### [Set problem]
Beginning with the first line of the data below, reproduce every line unchanged, ending with the line that holds "cable_d / 2, 8);".

### [Dataset extract]
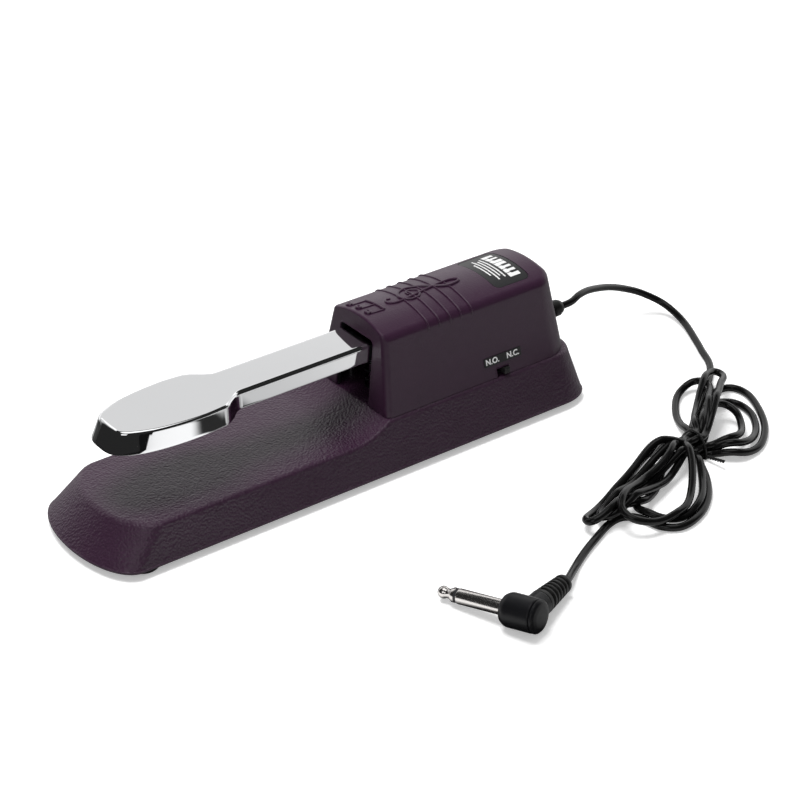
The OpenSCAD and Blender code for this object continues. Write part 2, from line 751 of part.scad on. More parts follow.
cable_points = concat(
    [for (y = [cable_start_y, 120, 130, 136.5, 139]) [0, y, exit_z]],
    [
        [-0.6, 145, exit_z + 0.6], [-2, 152, exit_z], [-8, 170, 22], [-13, 186, 14], [-10, 199, 7], [4, 206, 3.2],
        [22, 201, floor_z + 0.4], [38, 193, floor_z], [54, 172, floor_z], [68, 150, floor_z + 0.5],
        [82, 135, level_z]
    ],
    turn(0), turn(1), turn(2),
    [
        strand(0, 3, 1), strand(0, 3, -1), [100, 108, level(3)], [104, 88, level(3)],
        [107, 70, level(3)], [111, 57, level(3)], [116, 46, level(2)], [122, 39, level(1)],
        [129, 33, 3.6], boot_end + 5 * boot_dir, boot_end, boot_end - 6 * boot_dir
    ]
);

module cable() color("#121212") tube(curve(cable_points, 4), cable_d / 2, 8);

tie_w = 2 * strand_gap + cable_d + 1.6;
module cable_tie() color("#161616")
    translate([waist.x, waist.y, level_z + 1.5 * level_h]) rotate([90, 0, 0]) difference() {
        union() {
            translate([0, 0, -1]) rounded_plate(tie_w + 1.6, 3 * level_h + cable_d + 2.6, 2.5, 2);
            translate([tie_w / 2 + 4, 0, 0]) bar_x(1, 7);
        }
        translate([0, 0, -2]) rounded_plate(tie_w, 3 * level_h + cable_d + 1, 1.7, 4);
    }

// ---- plug -----------------------------------------------------------------------------------
body_r = 7;
body_front = 10.4;
cap_start = 4;
sleeve_r = plug_d / 2;
sleeve_l = 21;
ring_l = 1.2;
ball_r = 2.55;

// Places children with +Z running from the elbow out through the sleeve to the tip
module on_plug_axis()
    translate(plug_elbow)
    rotate([0, 0, 180 + plug_heading])
    rotate([0, 90 + plug_tilt, 0])
    children();

// Places children with +Z running from the elbow along the boot to the lead
module on_boot_axis()
    translate(plug_elbow)
    rotate([0, 0, 90 + boot_heading])
    rotate([0, 90 + boot_tilt, 0])
    children();

module plug_body() color("#161616") difference() {
    union() {
        on_plug_axis() rotate_extrude() polygon([
            [0, -cap_start], [body_r, -cap_start], [body_r, body_front - 3], [body_r - 1.6, body_front],
            [0, body_front]
        ]);
        on_boot_axis() cylinder(r = 5.2, h = 10);
    }
    on_plug_axis() {
        translate([0, 0, body_front - 6]) cylinder(r = 2.6, h = 10);
        // The cap closes this end
        translate([0, 0, -cap_start - 6]) cylinder(r = body_r + 2, h = 6);
    }
}

module plug_cap() color("#101010") on_plug_axis()
    rotate_extrude() polygon(concat(
        [[0, -cap_start], [0, -cap_start - 2.4]],
        [for (i = [1 : 5]) [(body_r - 0.2) * sin(18 * i), -cap_start - 1 - 1.4 * cos(18 * i)]],
        [[body_r - 0.2, -cap_start]]
    ));

module plug_boot() color("#141414") on_boot_axis() difference() {
    rotate_extrude() polygon(concat(
        [[0, 10], [5.2, 10], [5, 12]],
        [for (i = [0 : 5]) let (z = 13 + 2.65 * i, r = 4.9 - 0.22 * i)
            for (q = [[-0.9, 0], [0, 0.9], [0, 2], [-0.9, 2.3]]) [r + q.x, z + q.y]],
        [[3.2, boot_l - 0.6], [2.6, boot_l], [0, boot_l]]
    ));
    translate([0, 0, boot_l - 8]) cylinder(r = cable_d / 2 + gap, h = 12);
}

module plug_sleeve() color("#c0c2c6") on_plug_axis()
    translate([0, 0, body_front]) difference() {
        rotate_extrude() polygon([
            [0, -5], [2.55, -5], [2.55, 0], [sleeve_r, 0], [sleeve_r, sleeve_l - 0.4],
            [sleeve_r - 0.4, sleeve_l], [0, sleeve_l]
        ]);
        translate([0, 0, sleeve_l - 3]) cylinder(r = 1.8, h = 5);
    }

module plug_insulator() color("#0c0c0c") on_plug_axis()
    translate([0, 0, body_front + sleeve_l]) difference() {
        cylinder(r = sleeve_r - 0.25, h = ring_l);
        translate([0, 0, -1]) cylinder(r = 1.8, h = 4);
    }

module plug_tip() color("#c0c2c6") on_plug_axis()
    translate([0, 0, body_front + sleeve_l + ring_l])
    rotate_extrude() polygon(concat(
        [
            [0, -ring_l - 2.8], [1.75, -ring_l - 2.8], [1.75, 0], [sleeve_r - 0.15, 0],
            [sleeve_r - 0.15, 1.4], [1.9, 3.2]
        ],
        [for (i = [0 : 6])
            let (a = -35 + 20 * i)
            [ball_r * cos(a), plug_l - sleeve_l - ring_l - ball_r + ball_r * sin(a)]],
        [[0, plug_l - sleeve_l - ring_l]]
    ));

base();
bottom_cover();
ballast_plate();
rubber_feet();
bottom_screws();
top_cover();
cover_screws();
top_label();
switch_label();
pedal_lever();
rocker_arm();
lever_screws();
lever_nuts();
pivot_bracket();
bracket_screws();
pivot_pin();
pivot_bushes();
retaining_clips();
return_spring();
down_stop();
up_stop();
microswitch_body();
microswitch_button();
switch_bracket();
switch_screws();
polarity_switch_body();
polarity_knob();
polarity_switch_screws();
solder_terminals();
signal_wires();
strain_relief();
cable();
cable_tie();
plug_body();
plug_cap();
plug_boot();
plug_sleeve();
plug_insulator();
plug_tip();
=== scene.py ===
"""Sustain pedal: the looks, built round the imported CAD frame.

Shapes are worked out in millimetres in the row frame (+X right, +Y rear, +Z up) and turned into
metres when a mesh is made.
"""

import json
import math

import bmesh
import bpy
import numpy as np
from mathutils import Matrix, Vector


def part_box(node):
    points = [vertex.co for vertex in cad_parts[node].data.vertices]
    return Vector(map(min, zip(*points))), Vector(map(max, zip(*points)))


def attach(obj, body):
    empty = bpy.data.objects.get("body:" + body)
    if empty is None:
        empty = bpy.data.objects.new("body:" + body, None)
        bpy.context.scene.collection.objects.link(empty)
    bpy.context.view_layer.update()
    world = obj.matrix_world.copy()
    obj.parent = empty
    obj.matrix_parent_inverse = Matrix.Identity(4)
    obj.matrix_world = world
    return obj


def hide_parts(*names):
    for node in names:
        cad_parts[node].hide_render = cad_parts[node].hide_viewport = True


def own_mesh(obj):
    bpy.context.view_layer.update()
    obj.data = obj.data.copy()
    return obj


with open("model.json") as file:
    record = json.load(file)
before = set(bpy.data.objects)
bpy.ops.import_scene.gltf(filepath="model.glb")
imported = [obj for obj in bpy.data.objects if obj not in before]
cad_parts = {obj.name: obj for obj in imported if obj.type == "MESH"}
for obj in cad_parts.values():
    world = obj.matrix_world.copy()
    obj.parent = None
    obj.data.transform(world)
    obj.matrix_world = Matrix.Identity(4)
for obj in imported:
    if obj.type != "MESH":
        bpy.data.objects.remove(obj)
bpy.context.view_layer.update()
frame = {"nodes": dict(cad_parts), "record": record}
MM = 0.001
UNIT = "pedal_unit"


def box(node):
    """Lowest and highest corner of a CAD node, in mm."""
    lo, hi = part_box(node)
    return np.array(lo) / MM, np.array(hi) / MM


def vec(*v):
    return np.array(v, float)


def unit(v):
    v = np.asarray(v, float)
    return v / np.linalg.norm(v)


def mix(a, b, t):
    return a + (b - a) * t


# ---- materials ------------------------------------------------------------------------------
class Graph:
    """Short forms for wiring a node tree."""

    def __init__(self, tree):
        self.tree = tree

    def feed(self, socket, value):
        if isinstance(value, bpy.types.NodeSocket):
            self.tree.links.new(value, socket)
        else:
            socket.default_value = value

    def node(self, kind, **inputs):
        """A new node. Its inputs are named like its sockets, with underscores for spaces."""
        node = self.tree.nodes.new("ShaderNode" + kind)
        for name, value in inputs.items():
            self.feed(node.inputs[name.replace("_", " ")], value)
        return node

    def math(self, kind, a, b):
        node = self.node("Math")
        node.operation = kind
        for socket, value in zip(node.inputs, (a, b)):
            self.feed(socket, value)
        return node.outputs[0]

    def colours(self, a, b, factor, kind="MIX"):
        node = self.node("Mix")
        node.data_type, node.blend_type = "RGBA", kind
        for name, value in (("A", a), ("B", b), ("Factor", factor)):
            self.feed(node.inputs[name], value)
        return node.outputs["Result"]

    def steps(self, socket, stops):
        """A value that eases through (at, value) stops."""
        lo, hi = stops[0][0], stops[-1][0]
        spread = self.node("MapRange", From_Min=lo, From_Max=hi, Value=socket)
        node = self.node("ValToRGB", Fac=spread.outputs["Result"])
        node.color_ramp.interpolation = "EASE"
        elements = node.color_ramp.elements
        while len(elements) < len(stops):
            elements.new(0.5)
        for e, (at, value) in zip(elements, stops):
            e.position, e.color = (at - lo) / (hi - lo), (value, value, value, 1)
        return node.outputs["Color"]

    def blend(self, a, b, k):
        """a where k is 0 and b where it is 1."""
        return self.math("ADD", self.math("MULTIPLY", a, self.math("SUBTRACT", 1.0, k)),
                         self.math("MULTIPLY", b, k))


def look(name, colour, rough, metal=0.0, grain=0.0, depth=0.0, cells=False, vary=0.1,
         rough_vary=0.06, stretch=(1, 1, 1), specular=0.5, patch=12.0):
    """A procedural material. grain is the size in mm of its bumps and depth their height in mm; cells
    makes them pebbles instead of noise; vary and patch give the strength and size of its shading."""
    mat = bpy.data.materials.new(name)
    mat.use_nodes = True
    g = Graph(mat.node_tree)
    shader = g.tree.nodes["Principled BSDF"]
    place = g.node("Mapping", Vector=g.node("TexCoord").outputs["Object"],
                   Scale=[s / MM for s in stretch]).outputs["Vector"]

    def noise(size, detail):
        return g.node("TexNoise", Vector=place, Scale=1 / size, Detail=detail).outputs["Fac"]

    darker, lighter = [(*[min(1, c * k) for c in colour], 1) for k in (1 - vary, 1 + vary)]
    spread = g.node("MapRange", Value=noise(patch / 4, 5), To_Min=max(0.01, rough - rough_vary),
                    To_Max=rough + rough_vary)
    for socket, value in (("Base Color", g.colours(darker, lighter, noise(patch, 4))),
                          ("Roughness", spread.outputs["Result"]), ("Metallic", metal),
                          ("Specular IOR Level", specular)):
        g.feed(shader.inputs[socket], value)
    if grain:
        bump = g.node("Bump", Distance=depth * MM)
        if cells:
            pebbles = g.node("TexVoronoi", Vector=place, Scale=1 / grain)
            pebbles.feature = "SMOOTH_F1"
            pebbles.inputs["Smoothness"].default_value = 0.6
            g.feed(bump.inputs["Height"], pebbles.outputs["Distance"])
            bump.invert = True
        else:
            g.feed(bump.inputs["Height"], noise(grain, 3))
        g.feed(shader.inputs["Normal"], bump.outputs["Normal"])
    return mat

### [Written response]
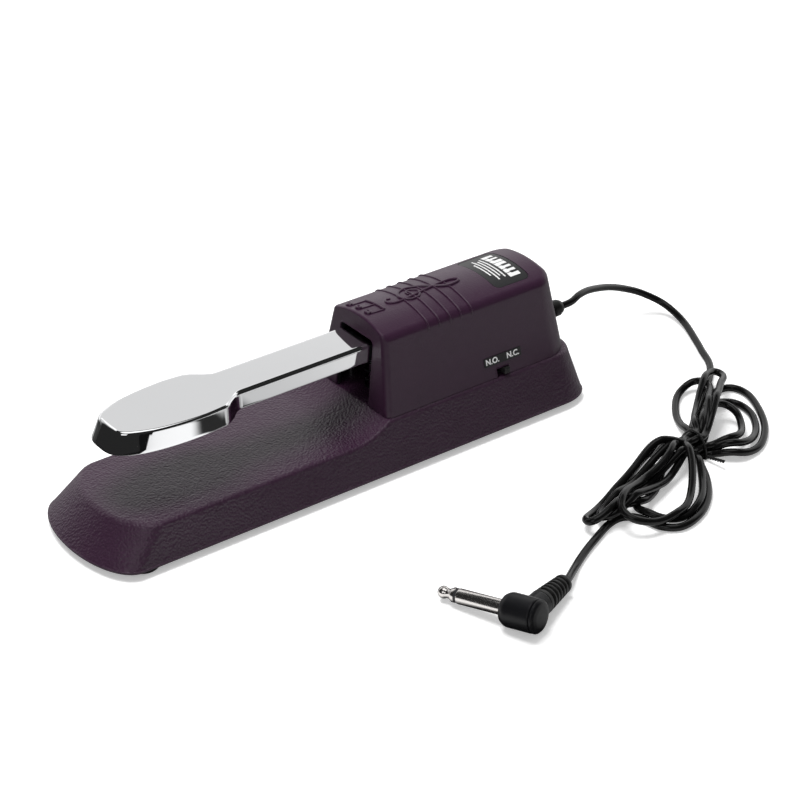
The OpenSCAD and Blender code for this object continues. Write part 2, from line 751 of part.scad on. More parts follow.
cable_points = concat(
    [for (y = [cable_start_y, 120, 130, 136.5, 139]) [0, y, exit_z]],
    [
        [-0.6, 145, exit_z + 0.6], [-2, 152, exit_z], [-8, 170, 22], [-13, 186, 14], [-10, 199, 7], [4, 206, 3.2],
        [22, 201, floor_z + 0.4], [38, 193, floor_z], [54, 172, floor_z], [68, 150, floor_z + 0.5],
        [82, 135, level_z]
    ],
    turn(0), turn(1), turn(2),
    [
        strand(0, 3, 1), strand(0, 3, -1), [100, 108, level(3)], [104, 88, level(3)],
        [107, 70, level(3)], [111, 57, level(3)], [116, 46, level(2)], [122, 39, level(1)],
        [129, 33, 3.6], boot_end + 5 * boot_dir, boot_end, boot_end - 6 * boot_dir
    ]
);

module cable() color("#121212") tube(curve(cable_points, 4), cable_d / 2, 8);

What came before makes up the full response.